I walked in the freshly turned land and could sense my small scale relative to the land’s vastness, and tried to make a photograph from that gut feeling. I ask myself, and have for many years now, ‘can I photograph from the gut with the eye being less of a primary force?’
The light in the house has changed too, and turned the tall space of what was once the hayloft into a camera obscura, projecting the arched shape of the window on the wall for a 20 minute exposure, in which the form of the acacia tree outside drew itself across the wall like a silent movie screen playing a slow motion fade out.

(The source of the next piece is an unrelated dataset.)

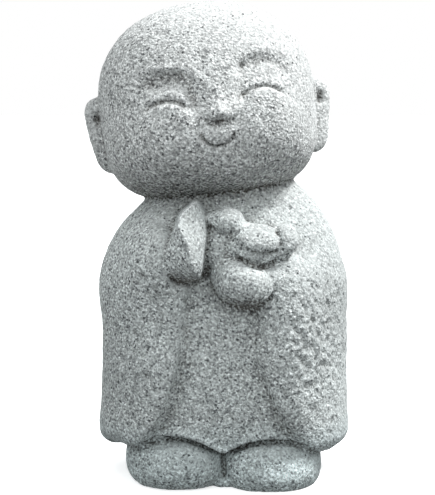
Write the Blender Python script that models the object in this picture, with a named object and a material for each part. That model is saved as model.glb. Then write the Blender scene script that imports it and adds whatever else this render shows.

It’s lovely to see how natural and simple the principles of photography, before it was photography, continue to make their presence felt. I can easily imagine how in earlier times, say the 15th century (probably well before that too), people had these same ‘momentary visions’ come and go inside their homes, but were unable to hold on to them until Louis Daguerre and William Henry Fox Talbot figured out how to fix the image for later study.
I have to admit that the death of my brother has thrown me. Add to that my long return flight to Italy, and jet lag, the arrival of guests tomorrow, and my need to go ‘On Press’ early in the week, and I can see that the time needed to really devote myself to thinking, posting and writing over the next few days, will be tough to find.
So I’d like to put up a suite of days to give me some breathing room.
9-19 Dear friends arrive with baby Chayton.
9-20 Gianni brought this character to stand guard.
9-21 Chayton and Pasta form a lasting relationship.
9-22 An older woman slipped on the moss in the old Roman hot springs. But was OK.
9-23 Our dear workshop cook, Lisena, made a homey Italian family dinner for all of us.
If you accept a gift as something unexpected coming your way, like a photograph often does, coming out of nowhere and landing right in front of you. That’s a fine way to live.
These grapes arrived right on the season. I took them.